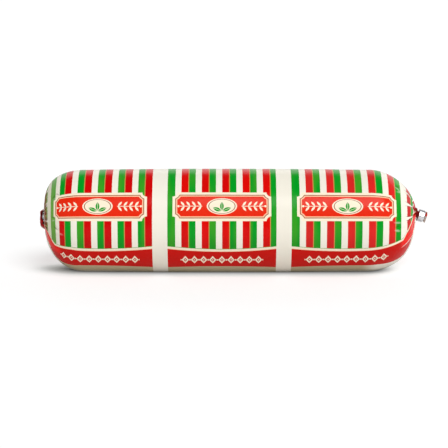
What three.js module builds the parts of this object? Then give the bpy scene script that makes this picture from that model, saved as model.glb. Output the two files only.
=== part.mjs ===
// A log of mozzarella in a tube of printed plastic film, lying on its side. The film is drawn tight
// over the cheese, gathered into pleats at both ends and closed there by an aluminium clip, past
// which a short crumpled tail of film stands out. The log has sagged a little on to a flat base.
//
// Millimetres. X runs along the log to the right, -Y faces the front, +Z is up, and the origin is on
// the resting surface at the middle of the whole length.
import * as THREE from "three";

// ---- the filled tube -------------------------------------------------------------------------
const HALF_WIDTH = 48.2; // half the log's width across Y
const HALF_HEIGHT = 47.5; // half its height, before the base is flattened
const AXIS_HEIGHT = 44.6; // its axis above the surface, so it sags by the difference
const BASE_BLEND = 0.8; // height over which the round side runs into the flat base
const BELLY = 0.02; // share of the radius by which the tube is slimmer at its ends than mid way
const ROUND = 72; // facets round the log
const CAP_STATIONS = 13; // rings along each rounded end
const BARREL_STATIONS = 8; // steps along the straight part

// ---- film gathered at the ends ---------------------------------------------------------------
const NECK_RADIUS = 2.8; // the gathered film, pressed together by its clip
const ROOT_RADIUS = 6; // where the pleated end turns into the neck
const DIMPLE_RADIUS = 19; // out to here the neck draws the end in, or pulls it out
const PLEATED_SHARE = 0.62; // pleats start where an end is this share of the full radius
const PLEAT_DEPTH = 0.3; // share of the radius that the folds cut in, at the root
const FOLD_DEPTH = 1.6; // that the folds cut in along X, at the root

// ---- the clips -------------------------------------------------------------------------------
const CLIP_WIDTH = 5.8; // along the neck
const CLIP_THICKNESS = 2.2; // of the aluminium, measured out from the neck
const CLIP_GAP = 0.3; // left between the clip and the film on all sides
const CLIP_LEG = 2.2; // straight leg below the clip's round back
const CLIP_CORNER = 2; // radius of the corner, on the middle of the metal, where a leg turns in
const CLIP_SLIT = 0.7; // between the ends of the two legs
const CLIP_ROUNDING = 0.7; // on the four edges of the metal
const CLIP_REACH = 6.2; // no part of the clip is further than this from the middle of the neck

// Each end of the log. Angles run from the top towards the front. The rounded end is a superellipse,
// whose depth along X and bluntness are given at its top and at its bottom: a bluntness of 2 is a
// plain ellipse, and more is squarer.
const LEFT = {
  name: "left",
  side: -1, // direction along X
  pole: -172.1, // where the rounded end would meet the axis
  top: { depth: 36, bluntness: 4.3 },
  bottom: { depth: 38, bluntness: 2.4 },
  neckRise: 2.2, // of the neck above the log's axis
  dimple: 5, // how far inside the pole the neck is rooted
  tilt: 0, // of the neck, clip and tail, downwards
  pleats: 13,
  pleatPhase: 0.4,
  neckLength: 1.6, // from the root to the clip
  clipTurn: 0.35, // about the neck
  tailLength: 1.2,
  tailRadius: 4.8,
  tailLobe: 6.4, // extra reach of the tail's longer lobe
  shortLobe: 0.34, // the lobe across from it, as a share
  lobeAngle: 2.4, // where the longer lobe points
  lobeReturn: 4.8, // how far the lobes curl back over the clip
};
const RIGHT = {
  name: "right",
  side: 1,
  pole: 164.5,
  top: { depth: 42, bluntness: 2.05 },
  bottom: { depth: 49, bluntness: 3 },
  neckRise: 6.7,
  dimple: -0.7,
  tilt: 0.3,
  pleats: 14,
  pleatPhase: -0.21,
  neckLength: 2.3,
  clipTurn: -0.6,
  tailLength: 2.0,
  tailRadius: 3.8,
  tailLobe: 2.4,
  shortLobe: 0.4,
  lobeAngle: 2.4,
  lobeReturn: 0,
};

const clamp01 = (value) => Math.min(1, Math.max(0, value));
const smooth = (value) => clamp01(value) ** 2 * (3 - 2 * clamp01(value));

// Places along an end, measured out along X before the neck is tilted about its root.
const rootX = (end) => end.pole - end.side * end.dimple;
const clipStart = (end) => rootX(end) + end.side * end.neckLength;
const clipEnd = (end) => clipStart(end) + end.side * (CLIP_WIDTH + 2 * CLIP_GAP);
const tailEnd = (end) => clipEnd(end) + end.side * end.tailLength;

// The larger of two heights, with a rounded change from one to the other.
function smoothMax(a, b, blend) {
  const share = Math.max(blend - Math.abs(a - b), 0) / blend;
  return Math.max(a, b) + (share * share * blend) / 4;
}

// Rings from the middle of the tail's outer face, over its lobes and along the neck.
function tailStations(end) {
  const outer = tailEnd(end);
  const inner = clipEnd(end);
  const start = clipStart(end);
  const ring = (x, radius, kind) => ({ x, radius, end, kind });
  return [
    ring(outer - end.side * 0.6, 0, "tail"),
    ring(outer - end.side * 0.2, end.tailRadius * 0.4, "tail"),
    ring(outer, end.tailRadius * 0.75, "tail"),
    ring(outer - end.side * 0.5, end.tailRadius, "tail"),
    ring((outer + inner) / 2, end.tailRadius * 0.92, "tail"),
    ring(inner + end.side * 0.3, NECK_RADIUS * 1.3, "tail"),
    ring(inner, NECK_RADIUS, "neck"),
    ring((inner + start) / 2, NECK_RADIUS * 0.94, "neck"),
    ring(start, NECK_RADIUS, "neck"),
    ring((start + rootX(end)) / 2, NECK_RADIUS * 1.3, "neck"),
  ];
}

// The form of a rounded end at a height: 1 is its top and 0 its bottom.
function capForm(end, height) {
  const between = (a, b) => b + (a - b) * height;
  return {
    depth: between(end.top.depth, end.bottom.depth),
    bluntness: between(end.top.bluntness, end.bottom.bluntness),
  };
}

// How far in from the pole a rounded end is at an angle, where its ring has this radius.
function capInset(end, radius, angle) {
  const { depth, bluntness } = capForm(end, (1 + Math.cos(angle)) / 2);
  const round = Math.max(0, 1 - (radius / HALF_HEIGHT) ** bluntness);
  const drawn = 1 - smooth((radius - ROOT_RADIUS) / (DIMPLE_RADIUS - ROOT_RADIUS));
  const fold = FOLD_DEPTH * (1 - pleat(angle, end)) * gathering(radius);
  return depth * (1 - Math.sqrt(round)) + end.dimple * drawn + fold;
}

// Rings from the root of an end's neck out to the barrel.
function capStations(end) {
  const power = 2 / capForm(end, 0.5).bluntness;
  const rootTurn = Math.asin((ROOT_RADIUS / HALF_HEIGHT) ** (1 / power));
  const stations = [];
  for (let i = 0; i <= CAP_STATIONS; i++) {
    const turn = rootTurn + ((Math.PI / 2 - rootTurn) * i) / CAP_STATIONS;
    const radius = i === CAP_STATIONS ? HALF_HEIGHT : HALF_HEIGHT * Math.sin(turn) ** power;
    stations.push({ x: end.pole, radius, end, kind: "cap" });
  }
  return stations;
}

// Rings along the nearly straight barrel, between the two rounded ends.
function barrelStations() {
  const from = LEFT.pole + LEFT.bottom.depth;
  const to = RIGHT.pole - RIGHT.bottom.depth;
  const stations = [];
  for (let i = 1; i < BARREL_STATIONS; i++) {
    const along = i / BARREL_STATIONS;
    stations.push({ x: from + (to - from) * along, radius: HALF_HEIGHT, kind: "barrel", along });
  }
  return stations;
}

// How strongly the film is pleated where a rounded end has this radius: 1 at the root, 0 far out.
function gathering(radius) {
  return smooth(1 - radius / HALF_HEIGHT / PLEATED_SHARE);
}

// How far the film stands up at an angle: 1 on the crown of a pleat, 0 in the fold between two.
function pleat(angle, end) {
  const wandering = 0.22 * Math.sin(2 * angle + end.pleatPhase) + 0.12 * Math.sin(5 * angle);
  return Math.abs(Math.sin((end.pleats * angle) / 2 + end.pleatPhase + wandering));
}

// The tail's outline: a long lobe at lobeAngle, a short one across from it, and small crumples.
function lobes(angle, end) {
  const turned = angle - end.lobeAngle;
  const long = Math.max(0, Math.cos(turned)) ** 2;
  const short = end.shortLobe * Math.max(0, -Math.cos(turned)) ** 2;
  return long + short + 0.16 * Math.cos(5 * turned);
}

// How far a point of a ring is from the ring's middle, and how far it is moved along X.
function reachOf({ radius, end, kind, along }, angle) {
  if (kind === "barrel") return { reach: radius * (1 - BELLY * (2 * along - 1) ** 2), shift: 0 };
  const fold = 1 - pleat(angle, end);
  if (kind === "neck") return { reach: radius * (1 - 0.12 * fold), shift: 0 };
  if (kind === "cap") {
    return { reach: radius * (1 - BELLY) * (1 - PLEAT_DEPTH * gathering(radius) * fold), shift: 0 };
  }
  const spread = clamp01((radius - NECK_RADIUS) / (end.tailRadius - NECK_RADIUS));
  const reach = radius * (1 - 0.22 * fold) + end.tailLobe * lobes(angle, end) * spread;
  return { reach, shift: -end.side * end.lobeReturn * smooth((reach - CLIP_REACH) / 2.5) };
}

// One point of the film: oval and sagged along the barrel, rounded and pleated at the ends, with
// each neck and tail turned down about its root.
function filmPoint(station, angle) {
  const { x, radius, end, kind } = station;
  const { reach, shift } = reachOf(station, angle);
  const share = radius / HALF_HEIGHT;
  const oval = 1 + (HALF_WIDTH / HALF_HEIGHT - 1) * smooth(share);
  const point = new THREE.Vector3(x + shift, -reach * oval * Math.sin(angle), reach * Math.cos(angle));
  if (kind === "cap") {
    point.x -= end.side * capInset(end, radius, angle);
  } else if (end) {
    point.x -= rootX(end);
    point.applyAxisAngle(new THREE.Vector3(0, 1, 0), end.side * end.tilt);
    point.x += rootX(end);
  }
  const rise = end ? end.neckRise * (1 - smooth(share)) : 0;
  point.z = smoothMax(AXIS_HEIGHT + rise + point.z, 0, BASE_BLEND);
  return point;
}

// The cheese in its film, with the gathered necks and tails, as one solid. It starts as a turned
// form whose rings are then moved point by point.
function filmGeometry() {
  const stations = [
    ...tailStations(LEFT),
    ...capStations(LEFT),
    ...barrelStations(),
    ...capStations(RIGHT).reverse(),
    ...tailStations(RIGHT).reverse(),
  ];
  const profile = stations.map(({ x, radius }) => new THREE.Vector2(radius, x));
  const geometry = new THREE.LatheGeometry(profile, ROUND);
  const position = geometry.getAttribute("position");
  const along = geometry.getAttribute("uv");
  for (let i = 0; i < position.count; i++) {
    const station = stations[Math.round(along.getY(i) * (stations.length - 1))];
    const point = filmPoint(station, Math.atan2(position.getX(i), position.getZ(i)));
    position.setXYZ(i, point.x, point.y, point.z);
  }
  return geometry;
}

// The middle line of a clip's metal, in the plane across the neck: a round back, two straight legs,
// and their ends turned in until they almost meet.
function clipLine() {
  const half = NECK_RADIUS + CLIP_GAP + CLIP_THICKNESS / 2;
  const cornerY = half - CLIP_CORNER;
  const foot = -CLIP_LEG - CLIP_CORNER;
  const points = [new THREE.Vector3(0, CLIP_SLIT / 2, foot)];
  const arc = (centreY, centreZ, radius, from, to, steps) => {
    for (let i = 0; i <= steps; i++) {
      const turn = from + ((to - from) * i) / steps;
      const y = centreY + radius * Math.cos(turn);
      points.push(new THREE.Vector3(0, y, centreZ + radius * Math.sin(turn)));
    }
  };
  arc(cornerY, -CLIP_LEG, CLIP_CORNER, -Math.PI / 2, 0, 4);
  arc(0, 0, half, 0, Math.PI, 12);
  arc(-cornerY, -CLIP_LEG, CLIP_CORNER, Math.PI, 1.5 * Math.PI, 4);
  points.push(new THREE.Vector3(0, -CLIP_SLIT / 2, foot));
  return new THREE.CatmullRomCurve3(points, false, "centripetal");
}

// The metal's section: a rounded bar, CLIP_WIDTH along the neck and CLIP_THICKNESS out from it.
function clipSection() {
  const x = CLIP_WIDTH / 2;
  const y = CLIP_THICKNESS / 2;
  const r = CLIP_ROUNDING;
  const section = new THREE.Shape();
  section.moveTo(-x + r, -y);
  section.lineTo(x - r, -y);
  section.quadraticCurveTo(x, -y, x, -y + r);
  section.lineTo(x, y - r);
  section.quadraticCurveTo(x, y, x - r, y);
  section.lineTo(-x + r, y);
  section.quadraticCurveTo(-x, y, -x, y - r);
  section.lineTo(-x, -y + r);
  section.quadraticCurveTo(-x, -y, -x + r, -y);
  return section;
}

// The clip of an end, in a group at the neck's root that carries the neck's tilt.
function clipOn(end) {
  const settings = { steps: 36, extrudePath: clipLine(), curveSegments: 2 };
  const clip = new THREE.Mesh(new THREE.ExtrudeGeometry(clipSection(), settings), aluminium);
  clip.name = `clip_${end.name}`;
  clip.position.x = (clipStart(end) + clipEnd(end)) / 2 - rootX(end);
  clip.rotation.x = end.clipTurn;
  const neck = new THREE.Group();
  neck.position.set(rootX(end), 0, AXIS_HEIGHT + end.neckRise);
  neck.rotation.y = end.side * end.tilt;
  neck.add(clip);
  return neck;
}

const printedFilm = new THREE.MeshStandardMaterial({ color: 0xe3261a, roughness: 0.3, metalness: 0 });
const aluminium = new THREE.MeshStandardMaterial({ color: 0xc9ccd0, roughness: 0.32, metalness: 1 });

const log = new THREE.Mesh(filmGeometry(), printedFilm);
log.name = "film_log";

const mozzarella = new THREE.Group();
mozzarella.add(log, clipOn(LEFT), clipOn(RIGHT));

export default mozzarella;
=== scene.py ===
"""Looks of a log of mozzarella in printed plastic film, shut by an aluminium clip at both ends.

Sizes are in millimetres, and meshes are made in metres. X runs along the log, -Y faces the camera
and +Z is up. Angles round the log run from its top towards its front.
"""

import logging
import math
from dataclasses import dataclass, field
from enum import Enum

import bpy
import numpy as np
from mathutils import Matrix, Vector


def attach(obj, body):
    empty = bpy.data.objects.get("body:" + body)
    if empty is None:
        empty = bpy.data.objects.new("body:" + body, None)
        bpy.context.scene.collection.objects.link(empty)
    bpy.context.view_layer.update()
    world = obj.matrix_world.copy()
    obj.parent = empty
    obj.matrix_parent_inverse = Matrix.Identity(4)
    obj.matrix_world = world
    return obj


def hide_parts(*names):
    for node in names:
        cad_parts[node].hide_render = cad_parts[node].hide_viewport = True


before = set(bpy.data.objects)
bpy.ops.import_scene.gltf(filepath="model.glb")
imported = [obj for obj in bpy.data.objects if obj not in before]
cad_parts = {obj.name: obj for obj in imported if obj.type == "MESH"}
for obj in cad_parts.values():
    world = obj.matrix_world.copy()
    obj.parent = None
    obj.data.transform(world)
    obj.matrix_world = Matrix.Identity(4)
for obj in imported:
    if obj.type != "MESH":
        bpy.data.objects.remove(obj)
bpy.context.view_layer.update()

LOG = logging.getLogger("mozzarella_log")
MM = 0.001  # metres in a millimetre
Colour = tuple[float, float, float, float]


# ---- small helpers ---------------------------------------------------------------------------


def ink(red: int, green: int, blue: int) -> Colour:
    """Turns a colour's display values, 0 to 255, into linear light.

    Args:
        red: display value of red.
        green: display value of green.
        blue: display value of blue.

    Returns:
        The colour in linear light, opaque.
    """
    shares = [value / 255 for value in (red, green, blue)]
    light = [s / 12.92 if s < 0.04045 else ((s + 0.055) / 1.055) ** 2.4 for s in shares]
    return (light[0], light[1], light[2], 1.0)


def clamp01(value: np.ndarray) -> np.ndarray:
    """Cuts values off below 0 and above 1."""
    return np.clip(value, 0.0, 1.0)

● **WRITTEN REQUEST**
From the first line above through the line that contains "const BARREL_STATIONS = 8;", quote each line exactly. Output nothing more.

● **RIGHT ANSWER**
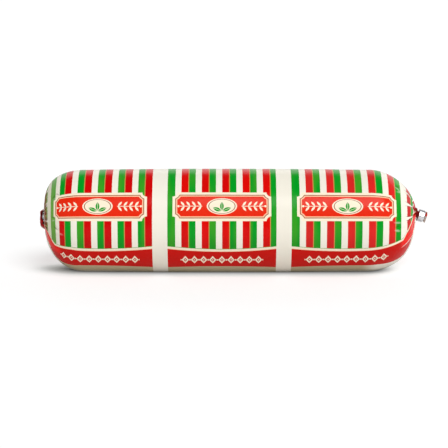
What three.js module builds the parts of this object? Then give the bpy scene script that makes this picture from that model, saved as model.glb. Output the two files only.
=== part.mjs ===
// A log of mozzarella in a tube of printed plastic film, lying on its side. The film is drawn tight
// over the cheese, gathered into pleats at both ends and closed there by an aluminium clip, past
// which a short crumpled tail of film stands out. The log has sagged a little on to a flat base.
//
// Millimetres. X runs along the log to the right, -Y faces the front, +Z is up, and the origin is on
// the resting surface at the middle of the whole length.
import * as THREE from "three";

// ---- the filled tube -------------------------------------------------------------------------
const HALF_WIDTH = 48.2; // half the log's width across Y
const HALF_HEIGHT = 47.5; // half its height, before the base is flattened
const AXIS_HEIGHT = 44.6; // its axis above the surface, so it sags by the difference
const BASE_BLEND = 0.8; // height over which the round side runs into the flat base
const BELLY = 0.02; // share of the radius by which the tube is slimmer at its ends than mid way
const ROUND = 72; // facets round the log
const CAP_STATIONS = 13; // rings along each rounded end
const BARREL_STATIONS = 8; // steps along the straight part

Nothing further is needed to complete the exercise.